** Recorded data **
_ _ _ _ _
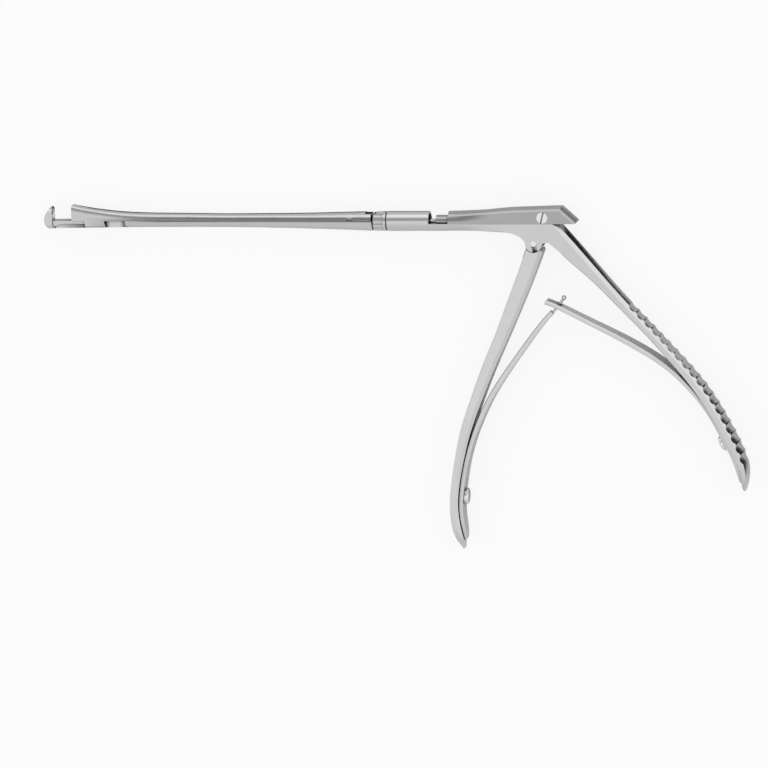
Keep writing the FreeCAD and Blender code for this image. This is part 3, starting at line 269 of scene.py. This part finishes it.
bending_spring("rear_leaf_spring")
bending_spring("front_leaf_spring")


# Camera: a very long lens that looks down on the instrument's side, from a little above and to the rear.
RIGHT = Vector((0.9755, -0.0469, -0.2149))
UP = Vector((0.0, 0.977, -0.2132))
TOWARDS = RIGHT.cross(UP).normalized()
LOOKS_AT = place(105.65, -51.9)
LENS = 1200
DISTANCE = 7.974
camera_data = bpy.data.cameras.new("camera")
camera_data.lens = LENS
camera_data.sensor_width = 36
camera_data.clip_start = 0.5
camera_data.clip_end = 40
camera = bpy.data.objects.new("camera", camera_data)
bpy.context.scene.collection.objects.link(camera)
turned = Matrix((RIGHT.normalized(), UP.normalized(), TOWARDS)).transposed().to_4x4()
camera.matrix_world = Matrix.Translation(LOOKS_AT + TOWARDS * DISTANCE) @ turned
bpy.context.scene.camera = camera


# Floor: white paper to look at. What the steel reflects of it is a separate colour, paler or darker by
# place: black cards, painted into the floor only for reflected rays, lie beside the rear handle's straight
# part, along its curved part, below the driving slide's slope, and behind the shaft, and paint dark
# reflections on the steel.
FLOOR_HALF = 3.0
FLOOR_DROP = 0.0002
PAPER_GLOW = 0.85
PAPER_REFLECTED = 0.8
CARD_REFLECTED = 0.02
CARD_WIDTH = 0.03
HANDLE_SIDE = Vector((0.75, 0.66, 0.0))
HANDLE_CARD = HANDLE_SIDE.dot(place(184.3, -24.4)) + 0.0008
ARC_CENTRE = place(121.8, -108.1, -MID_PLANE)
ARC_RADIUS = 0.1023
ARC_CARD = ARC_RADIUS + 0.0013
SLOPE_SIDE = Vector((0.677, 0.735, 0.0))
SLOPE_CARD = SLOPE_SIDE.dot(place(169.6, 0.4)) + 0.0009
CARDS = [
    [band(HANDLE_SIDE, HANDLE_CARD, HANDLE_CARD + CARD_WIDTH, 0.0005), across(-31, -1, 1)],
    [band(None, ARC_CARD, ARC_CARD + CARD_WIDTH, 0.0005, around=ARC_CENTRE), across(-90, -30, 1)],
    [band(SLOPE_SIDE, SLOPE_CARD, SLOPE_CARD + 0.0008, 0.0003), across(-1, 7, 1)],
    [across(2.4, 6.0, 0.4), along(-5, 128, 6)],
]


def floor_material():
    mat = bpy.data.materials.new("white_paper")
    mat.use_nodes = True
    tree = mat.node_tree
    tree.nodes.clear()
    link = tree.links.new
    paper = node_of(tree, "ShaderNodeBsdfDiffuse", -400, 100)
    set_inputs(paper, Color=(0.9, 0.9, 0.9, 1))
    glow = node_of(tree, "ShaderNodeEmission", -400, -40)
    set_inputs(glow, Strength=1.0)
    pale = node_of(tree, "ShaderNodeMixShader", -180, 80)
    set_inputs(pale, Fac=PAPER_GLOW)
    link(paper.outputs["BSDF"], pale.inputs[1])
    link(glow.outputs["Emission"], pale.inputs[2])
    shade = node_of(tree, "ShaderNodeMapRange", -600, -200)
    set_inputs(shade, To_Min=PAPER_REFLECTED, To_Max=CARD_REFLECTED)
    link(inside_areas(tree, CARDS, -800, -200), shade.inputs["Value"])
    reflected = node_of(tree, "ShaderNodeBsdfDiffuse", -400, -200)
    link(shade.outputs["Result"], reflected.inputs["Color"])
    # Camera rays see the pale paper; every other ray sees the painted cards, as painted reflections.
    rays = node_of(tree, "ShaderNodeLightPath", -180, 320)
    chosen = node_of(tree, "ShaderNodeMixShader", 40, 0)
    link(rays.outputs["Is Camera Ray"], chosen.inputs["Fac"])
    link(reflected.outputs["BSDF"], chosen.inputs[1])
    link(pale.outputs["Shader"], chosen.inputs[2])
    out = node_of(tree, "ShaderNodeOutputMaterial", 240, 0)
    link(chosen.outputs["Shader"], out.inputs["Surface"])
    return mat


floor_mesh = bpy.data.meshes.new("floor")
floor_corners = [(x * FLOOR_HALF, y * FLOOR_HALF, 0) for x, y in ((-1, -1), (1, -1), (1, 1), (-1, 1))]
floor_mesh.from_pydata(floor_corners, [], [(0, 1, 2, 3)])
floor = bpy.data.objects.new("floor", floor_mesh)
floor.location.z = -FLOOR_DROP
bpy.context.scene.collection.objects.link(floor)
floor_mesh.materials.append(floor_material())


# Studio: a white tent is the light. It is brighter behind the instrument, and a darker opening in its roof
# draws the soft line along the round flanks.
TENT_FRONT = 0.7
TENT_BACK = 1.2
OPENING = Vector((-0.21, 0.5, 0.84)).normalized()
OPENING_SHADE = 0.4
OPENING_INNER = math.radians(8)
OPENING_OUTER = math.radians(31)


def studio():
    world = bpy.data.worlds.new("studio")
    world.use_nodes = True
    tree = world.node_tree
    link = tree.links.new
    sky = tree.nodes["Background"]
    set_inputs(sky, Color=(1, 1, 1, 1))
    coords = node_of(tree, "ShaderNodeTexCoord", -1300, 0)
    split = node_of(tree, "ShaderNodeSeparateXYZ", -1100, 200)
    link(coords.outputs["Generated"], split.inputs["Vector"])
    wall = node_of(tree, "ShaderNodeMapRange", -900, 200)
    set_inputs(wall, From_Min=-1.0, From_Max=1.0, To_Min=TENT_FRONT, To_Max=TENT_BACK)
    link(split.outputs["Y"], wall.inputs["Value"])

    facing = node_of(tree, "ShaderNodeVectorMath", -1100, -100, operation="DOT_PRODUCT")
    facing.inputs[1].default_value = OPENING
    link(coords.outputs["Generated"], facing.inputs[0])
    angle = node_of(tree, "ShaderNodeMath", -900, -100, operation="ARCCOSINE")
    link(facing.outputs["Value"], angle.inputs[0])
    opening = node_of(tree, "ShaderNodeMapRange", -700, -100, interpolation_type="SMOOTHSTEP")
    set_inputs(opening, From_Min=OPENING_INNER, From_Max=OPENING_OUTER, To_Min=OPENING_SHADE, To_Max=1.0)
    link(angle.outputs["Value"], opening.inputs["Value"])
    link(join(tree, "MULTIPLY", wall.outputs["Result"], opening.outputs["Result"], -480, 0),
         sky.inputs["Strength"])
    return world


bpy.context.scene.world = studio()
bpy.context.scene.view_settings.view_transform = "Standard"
_ _ _ _ _
Extract the complete listing above, reproducing each line exactly.

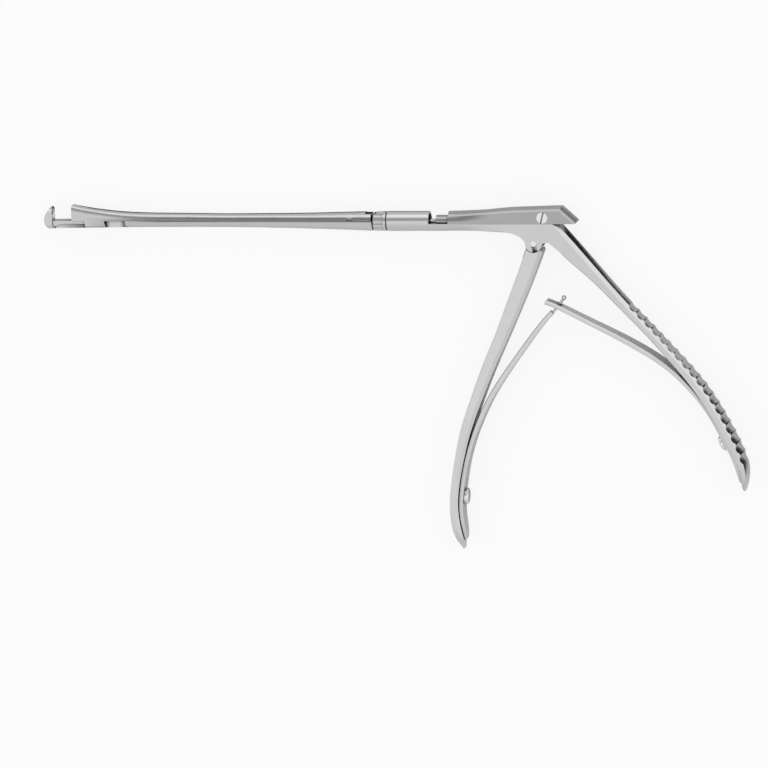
Keep writing the FreeCAD and Blender code for this image. This is part 3, starting at line 269 of scene.py. This part finishes it.
bending_spring("rear_leaf_spring")
bending_spring("front_leaf_spring")


# Camera: a very long lens that looks down on the instrument's side, from a little above and to the rear.
RIGHT = Vector((0.9755, -0.0469, -0.2149))
UP = Vector((0.0, 0.977, -0.2132))
TOWARDS = RIGHT.cross(UP).normalized()
LOOKS_AT = place(105.65, -51.9)
LENS = 1200
DISTANCE = 7.974
camera_data = bpy.data.cameras.new("camera")
camera_data.lens = LENS
camera_data.sensor_width = 36
camera_data.clip_start = 0.5
camera_data.clip_end = 40
camera = bpy.data.objects.new("camera", camera_data)
bpy.context.scene.collection.objects.link(camera)
turned = Matrix((RIGHT.normalized(), UP.normalized(), TOWARDS)).transposed().to_4x4()
camera.matrix_world = Matrix.Translation(LOOKS_AT + TOWARDS * DISTANCE) @ turned
bpy.context.scene.camera = camera


# Floor: white paper to look at. What the steel reflects of it is a separate colour, paler or darker by
# place: black cards, painted into the floor only for reflected rays, lie beside the rear handle's straight
# part, along its curved part, below the driving slide's slope, and behind the shaft, and paint dark
# reflections on the steel.
FLOOR_HALF = 3.0
FLOOR_DROP = 0.0002
PAPER_GLOW = 0.85
PAPER_REFLECTED = 0.8
CARD_REFLECTED = 0.02
CARD_WIDTH = 0.03
HANDLE_SIDE = Vector((0.75, 0.66, 0.0))
HANDLE_CARD = HANDLE_SIDE.dot(place(184.3, -24.4)) + 0.0008
ARC_CENTRE = place(121.8, -108.1, -MID_PLANE)
ARC_RADIUS = 0.1023
ARC_CARD = ARC_RADIUS + 0.0013
SLOPE_SIDE = Vector((0.677, 0.735, 0.0))
SLOPE_CARD = SLOPE_SIDE.dot(place(169.6, 0.4)) + 0.0009
CARDS = [
    [band(HANDLE_SIDE, HANDLE_CARD, HANDLE_CARD + CARD_WIDTH, 0.0005), across(-31, -1, 1)],
    [band(None, ARC_CARD, ARC_CARD + CARD_WIDTH, 0.0005, around=ARC_CENTRE), across(-90, -30, 1)],
    [band(SLOPE_SIDE, SLOPE_CARD, SLOPE_CARD + 0.0008, 0.0003), across(-1, 7, 1)],
    [across(2.4, 6.0, 0.4), along(-5, 128, 6)],
]


def floor_material():
    mat = bpy.data.materials.new("white_paper")
    mat.use_nodes = True
    tree = mat.node_tree
    tree.nodes.clear()
    link = tree.links.new
    paper = node_of(tree, "ShaderNodeBsdfDiffuse", -400, 100)
    set_inputs(paper, Color=(0.9, 0.9, 0.9, 1))
    glow = node_of(tree, "ShaderNodeEmission", -400, -40)
    set_inputs(glow, Strength=1.0)
    pale = node_of(tree, "ShaderNodeMixShader", -180, 80)
    set_inputs(pale, Fac=PAPER_GLOW)
    link(paper.outputs["BSDF"], pale.inputs[1])
    link(glow.outputs["Emission"], pale.inputs[2])
    shade = node_of(tree, "ShaderNodeMapRange", -600, -200)
    set_inputs(shade, To_Min=PAPER_REFLECTED, To_Max=CARD_REFLECTED)
    link(inside_areas(tree, CARDS, -800, -200), shade.inputs["Value"])
    reflected = node_of(tree, "ShaderNodeBsdfDiffuse", -400, -200)
    link(shade.outputs["Result"], reflected.inputs["Color"])
    # Camera rays see the pale paper; every other ray sees the painted cards, as painted reflections.
    rays = node_of(tree, "ShaderNodeLightPath", -180, 320)
    chosen = node_of(tree, "ShaderNodeMixShader", 40, 0)
    link(rays.outputs["Is Camera Ray"], chosen.inputs["Fac"])
    link(reflected.outputs["BSDF"], chosen.inputs[1])
    link(pale.outputs["Shader"], chosen.inputs[2])
    out = node_of(tree, "ShaderNodeOutputMaterial", 240, 0)
    link(chosen.outputs["Shader"], out.inputs["Surface"])
    return mat


floor_mesh = bpy.data.meshes.new("floor")
floor_corners = [(x * FLOOR_HALF, y * FLOOR_HALF, 0) for x, y in ((-1, -1), (1, -1), (1, 1), (-1, 1))]
floor_mesh.from_pydata(floor_corners, [], [(0, 1, 2, 3)])
floor = bpy.data.objects.new("floor", floor_mesh)
floor.location.z = -FLOOR_DROP
bpy.context.scene.collection.objects.link(floor)
floor_mesh.materials.append(floor_material())


# Studio: a white tent is the light. It is brighter behind the instrument, and a darker opening in its roof
# draws the soft line along the round flanks.
TENT_FRONT = 0.7
TENT_BACK = 1.2
OPENING = Vector((-0.21, 0.5, 0.84)).normalized()
OPENING_SHADE = 0.4
OPENING_INNER = math.radians(8)
OPENING_OUTER = math.radians(31)


def studio():
    world = bpy.data.worlds.new("studio")
    world.use_nodes = True
    tree = world.node_tree
    link = tree.links.new
    sky = tree.nodes["Background"]
    set_inputs(sky, Color=(1, 1, 1, 1))
    coords = node_of(tree, "ShaderNodeTexCoord", -1300, 0)
    split = node_of(tree, "ShaderNodeSeparateXYZ", -1100, 200)
    link(coords.outputs["Generated"], split.inputs["Vector"])
    wall = node_of(tree, "ShaderNodeMapRange", -900, 200)
    set_inputs(wall, From_Min=-1.0, From_Max=1.0, To_Min=TENT_FRONT, To_Max=TENT_BACK)
    link(split.outputs["Y"], wall.inputs["Value"])

    facing = node_of(tree, "ShaderNodeVectorMath", -1100, -100, operation="DOT_PRODUCT")
    facing.inputs[1].default_value = OPENING
    link(coords.outputs["Generated"], facing.inputs[0])
    angle = node_of(tree, "ShaderNodeMath", -900, -100, operation="ARCCOSINE")
    link(facing.outputs["Value"], angle.inputs[0])
    opening = node_of(tree, "ShaderNodeMapRange", -700, -100, interpolation_type="SMOOTHSTEP")
    set_inputs(opening, From_Min=OPENING_INNER, From_Max=OPENING_OUTER, To_Min=OPENING_SHADE, To_Max=1.0)
    link(angle.outputs["Value"], opening.inputs["Value"])
    link(join(tree, "MULTIPLY", wall.outputs["Result"], opening.outputs["Result"], -480, 0),
         sky.inputs["Strength"])
    return world


bpy.context.scene.world = studio()
bpy.context.scene.view_settings.view_transform = "Standard"